## start

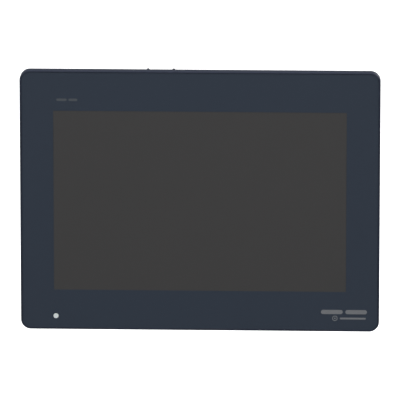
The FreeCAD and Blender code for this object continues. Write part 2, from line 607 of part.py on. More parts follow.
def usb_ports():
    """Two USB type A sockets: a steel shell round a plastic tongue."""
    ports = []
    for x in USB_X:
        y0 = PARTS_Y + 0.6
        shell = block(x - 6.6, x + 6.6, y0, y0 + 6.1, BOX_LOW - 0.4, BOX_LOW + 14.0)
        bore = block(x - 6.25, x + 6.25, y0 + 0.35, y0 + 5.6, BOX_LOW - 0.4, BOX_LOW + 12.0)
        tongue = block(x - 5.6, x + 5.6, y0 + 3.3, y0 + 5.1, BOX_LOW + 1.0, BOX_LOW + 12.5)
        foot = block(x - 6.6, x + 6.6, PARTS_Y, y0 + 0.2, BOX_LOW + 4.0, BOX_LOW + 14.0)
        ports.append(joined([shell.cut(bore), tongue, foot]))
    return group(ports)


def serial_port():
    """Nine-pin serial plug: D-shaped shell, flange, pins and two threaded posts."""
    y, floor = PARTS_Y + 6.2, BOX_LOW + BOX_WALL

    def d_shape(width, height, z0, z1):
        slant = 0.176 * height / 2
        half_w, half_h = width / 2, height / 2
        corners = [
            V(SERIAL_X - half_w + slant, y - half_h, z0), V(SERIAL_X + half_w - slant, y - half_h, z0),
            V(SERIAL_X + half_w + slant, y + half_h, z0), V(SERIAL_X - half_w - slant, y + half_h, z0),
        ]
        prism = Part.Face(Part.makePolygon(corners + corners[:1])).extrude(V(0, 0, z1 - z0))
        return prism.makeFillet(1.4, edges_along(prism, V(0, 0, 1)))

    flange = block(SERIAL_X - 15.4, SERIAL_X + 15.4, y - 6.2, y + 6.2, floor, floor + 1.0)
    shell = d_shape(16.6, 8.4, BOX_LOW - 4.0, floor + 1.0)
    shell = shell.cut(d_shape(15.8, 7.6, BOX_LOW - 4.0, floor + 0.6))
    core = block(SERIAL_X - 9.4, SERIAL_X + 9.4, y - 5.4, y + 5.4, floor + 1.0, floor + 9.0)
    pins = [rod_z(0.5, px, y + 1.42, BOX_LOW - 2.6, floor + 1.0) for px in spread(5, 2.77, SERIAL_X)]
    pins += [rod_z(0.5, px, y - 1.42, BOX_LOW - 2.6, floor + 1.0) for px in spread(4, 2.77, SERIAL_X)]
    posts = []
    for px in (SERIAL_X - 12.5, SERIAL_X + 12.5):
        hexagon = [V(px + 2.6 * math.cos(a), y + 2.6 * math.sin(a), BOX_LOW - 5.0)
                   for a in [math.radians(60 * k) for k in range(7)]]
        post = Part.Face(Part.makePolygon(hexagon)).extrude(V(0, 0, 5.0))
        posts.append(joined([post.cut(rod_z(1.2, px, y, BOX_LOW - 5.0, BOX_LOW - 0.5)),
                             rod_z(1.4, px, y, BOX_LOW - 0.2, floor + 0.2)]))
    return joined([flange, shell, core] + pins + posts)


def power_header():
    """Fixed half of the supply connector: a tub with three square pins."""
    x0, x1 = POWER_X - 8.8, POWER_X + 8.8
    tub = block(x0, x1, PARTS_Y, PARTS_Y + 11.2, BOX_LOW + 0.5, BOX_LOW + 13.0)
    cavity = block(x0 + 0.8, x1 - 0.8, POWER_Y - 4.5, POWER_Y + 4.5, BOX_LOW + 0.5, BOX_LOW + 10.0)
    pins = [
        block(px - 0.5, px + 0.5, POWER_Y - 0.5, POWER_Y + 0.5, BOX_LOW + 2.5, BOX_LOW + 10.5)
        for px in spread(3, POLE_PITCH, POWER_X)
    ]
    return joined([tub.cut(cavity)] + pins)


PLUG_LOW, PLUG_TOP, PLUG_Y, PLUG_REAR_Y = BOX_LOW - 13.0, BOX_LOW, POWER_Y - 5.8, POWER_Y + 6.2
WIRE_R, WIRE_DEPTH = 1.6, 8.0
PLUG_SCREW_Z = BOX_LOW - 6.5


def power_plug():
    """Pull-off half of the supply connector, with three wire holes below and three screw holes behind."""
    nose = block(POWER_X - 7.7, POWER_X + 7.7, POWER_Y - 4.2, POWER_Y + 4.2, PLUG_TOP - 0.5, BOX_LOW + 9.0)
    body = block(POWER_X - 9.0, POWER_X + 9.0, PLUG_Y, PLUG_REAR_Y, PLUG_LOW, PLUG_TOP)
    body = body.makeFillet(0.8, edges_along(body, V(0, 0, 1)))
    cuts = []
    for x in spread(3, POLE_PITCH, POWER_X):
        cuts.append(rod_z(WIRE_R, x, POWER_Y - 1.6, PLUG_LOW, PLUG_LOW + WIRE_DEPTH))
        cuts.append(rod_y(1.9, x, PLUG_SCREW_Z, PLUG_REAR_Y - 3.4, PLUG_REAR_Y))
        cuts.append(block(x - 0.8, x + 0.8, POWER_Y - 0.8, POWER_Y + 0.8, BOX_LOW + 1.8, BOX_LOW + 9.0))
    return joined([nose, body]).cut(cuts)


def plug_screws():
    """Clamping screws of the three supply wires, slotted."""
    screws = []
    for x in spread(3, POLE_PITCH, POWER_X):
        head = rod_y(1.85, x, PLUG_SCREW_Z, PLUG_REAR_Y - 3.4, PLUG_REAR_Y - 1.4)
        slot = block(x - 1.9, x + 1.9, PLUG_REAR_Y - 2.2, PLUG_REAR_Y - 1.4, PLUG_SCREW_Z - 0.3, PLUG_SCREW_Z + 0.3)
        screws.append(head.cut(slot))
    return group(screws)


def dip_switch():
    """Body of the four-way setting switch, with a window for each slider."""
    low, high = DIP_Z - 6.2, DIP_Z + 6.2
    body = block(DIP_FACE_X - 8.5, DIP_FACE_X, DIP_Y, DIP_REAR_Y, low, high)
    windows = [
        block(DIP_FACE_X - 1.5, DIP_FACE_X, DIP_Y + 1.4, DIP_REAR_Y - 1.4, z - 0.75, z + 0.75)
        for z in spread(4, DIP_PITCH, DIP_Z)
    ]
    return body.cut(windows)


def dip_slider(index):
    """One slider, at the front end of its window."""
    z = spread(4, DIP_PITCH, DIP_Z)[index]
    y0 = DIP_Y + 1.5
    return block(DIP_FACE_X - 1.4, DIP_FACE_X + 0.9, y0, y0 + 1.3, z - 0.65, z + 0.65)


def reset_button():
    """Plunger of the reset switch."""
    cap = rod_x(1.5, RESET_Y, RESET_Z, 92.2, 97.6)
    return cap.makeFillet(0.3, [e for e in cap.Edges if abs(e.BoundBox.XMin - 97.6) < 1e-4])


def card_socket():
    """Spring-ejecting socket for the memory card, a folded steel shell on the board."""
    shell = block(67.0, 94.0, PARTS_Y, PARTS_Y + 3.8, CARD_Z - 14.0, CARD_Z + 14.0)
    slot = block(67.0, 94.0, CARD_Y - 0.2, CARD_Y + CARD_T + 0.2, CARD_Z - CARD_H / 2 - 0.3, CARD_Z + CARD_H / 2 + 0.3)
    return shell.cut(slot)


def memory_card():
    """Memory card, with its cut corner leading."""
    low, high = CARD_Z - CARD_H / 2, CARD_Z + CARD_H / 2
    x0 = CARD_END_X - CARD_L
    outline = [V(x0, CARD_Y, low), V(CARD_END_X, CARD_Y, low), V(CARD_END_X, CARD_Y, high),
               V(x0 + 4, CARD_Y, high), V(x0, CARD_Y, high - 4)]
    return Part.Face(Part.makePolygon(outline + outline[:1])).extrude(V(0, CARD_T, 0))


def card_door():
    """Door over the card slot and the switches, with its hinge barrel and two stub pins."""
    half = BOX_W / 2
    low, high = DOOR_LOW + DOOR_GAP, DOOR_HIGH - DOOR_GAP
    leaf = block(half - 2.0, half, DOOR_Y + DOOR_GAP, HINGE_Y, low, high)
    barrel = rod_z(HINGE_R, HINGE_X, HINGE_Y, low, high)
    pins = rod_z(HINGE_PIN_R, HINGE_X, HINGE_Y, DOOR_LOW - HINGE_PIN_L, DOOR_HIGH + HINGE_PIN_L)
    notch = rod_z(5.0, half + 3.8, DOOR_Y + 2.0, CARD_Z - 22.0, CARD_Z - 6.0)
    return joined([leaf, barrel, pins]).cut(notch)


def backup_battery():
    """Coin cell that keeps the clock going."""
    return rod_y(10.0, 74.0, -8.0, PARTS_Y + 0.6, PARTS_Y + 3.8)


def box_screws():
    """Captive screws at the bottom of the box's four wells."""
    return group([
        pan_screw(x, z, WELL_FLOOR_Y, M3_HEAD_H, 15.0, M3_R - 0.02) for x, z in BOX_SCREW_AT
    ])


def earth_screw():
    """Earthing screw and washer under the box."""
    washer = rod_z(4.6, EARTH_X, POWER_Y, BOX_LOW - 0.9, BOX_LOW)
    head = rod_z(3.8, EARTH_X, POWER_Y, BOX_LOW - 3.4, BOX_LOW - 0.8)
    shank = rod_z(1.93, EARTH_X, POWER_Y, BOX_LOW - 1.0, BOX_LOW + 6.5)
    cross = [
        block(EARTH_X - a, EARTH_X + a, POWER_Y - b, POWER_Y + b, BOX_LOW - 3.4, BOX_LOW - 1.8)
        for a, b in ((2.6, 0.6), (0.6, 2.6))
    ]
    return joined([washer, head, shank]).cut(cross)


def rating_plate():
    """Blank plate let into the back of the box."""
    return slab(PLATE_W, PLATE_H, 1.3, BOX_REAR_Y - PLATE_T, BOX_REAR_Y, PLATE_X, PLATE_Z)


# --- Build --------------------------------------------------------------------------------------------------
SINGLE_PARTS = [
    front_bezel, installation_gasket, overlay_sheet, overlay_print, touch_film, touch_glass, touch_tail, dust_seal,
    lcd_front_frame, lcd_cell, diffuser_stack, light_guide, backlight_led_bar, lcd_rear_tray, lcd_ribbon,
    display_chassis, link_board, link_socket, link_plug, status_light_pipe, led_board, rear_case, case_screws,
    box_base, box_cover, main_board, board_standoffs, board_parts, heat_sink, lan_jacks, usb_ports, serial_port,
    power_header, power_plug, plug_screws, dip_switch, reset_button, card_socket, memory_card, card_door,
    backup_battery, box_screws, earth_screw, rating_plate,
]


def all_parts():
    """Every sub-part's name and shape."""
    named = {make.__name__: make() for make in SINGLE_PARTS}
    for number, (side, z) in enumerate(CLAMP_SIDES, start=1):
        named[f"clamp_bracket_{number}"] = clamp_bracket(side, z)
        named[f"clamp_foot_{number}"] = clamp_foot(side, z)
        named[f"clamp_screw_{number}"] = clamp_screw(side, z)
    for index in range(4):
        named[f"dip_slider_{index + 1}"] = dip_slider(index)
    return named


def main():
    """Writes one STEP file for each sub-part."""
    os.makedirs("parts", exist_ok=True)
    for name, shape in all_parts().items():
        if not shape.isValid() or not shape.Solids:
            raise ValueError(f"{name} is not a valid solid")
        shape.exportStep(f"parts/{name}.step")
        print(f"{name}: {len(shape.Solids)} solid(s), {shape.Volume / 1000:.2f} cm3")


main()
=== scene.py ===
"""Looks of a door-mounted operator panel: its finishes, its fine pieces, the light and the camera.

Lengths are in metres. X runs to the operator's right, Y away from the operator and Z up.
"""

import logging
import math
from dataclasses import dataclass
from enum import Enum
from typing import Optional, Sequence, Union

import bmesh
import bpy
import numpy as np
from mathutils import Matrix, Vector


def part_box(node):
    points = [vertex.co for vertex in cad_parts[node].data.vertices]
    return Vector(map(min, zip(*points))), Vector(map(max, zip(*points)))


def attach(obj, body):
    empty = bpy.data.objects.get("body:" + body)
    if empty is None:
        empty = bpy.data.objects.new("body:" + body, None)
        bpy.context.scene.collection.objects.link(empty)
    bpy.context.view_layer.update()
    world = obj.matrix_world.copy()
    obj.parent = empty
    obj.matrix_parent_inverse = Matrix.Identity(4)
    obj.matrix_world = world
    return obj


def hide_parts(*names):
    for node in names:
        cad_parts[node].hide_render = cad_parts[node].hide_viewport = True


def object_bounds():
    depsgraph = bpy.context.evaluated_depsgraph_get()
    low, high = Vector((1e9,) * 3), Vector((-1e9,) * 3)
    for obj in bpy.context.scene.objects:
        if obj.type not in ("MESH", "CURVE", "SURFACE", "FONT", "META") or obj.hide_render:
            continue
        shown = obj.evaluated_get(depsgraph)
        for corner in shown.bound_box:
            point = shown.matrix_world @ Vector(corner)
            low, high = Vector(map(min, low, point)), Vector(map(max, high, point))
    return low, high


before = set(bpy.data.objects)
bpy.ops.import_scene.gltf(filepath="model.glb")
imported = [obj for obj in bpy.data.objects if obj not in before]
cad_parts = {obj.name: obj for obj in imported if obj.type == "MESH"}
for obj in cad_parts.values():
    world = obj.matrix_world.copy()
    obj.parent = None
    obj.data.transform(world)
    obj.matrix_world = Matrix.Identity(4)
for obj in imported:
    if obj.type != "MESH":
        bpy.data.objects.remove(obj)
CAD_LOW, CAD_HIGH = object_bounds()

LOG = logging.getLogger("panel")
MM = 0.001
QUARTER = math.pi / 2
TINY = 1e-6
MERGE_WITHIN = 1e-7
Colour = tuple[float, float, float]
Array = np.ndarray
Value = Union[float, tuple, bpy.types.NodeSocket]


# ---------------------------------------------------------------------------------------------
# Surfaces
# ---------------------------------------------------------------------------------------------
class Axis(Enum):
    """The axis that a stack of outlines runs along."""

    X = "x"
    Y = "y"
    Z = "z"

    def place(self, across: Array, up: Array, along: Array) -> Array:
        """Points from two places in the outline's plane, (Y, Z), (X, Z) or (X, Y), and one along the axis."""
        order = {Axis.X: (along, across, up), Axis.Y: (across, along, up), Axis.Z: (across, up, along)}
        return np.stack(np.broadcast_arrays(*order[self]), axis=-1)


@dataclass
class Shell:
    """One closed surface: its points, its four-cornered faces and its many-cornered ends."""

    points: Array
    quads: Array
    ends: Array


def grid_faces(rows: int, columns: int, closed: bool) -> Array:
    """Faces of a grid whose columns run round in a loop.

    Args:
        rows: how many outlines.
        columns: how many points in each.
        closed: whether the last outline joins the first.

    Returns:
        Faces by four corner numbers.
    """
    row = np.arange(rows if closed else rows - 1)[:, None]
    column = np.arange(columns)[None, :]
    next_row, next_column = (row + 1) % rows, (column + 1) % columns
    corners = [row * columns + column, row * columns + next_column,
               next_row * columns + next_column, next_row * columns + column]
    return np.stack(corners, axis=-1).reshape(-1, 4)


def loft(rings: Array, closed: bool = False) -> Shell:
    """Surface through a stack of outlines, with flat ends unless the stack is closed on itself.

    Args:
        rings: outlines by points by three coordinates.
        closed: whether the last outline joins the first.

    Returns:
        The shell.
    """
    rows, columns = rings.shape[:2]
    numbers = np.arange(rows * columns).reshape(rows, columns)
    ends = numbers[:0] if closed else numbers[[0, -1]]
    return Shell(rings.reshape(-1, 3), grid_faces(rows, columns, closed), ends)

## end
## start

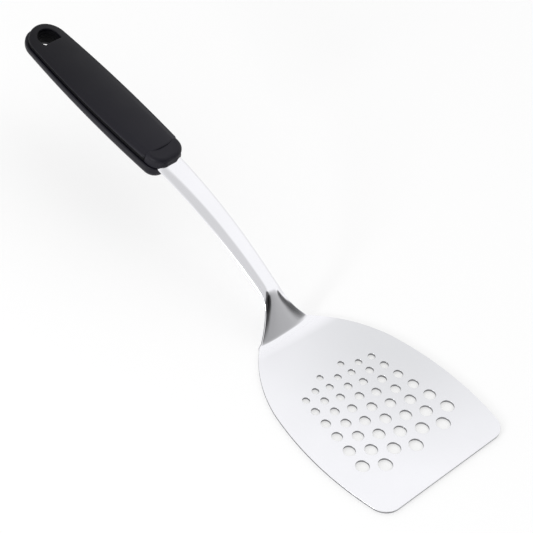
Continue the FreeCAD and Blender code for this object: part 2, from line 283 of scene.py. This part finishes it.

## end

- Instructions to follow: Show, from the material above, each line that includes the string "Identity".

- Completed task:
    obj.matrix_parent_inverse = Matrix.Identity(4)
    obj.matrix_world = Matrix.Identity(4)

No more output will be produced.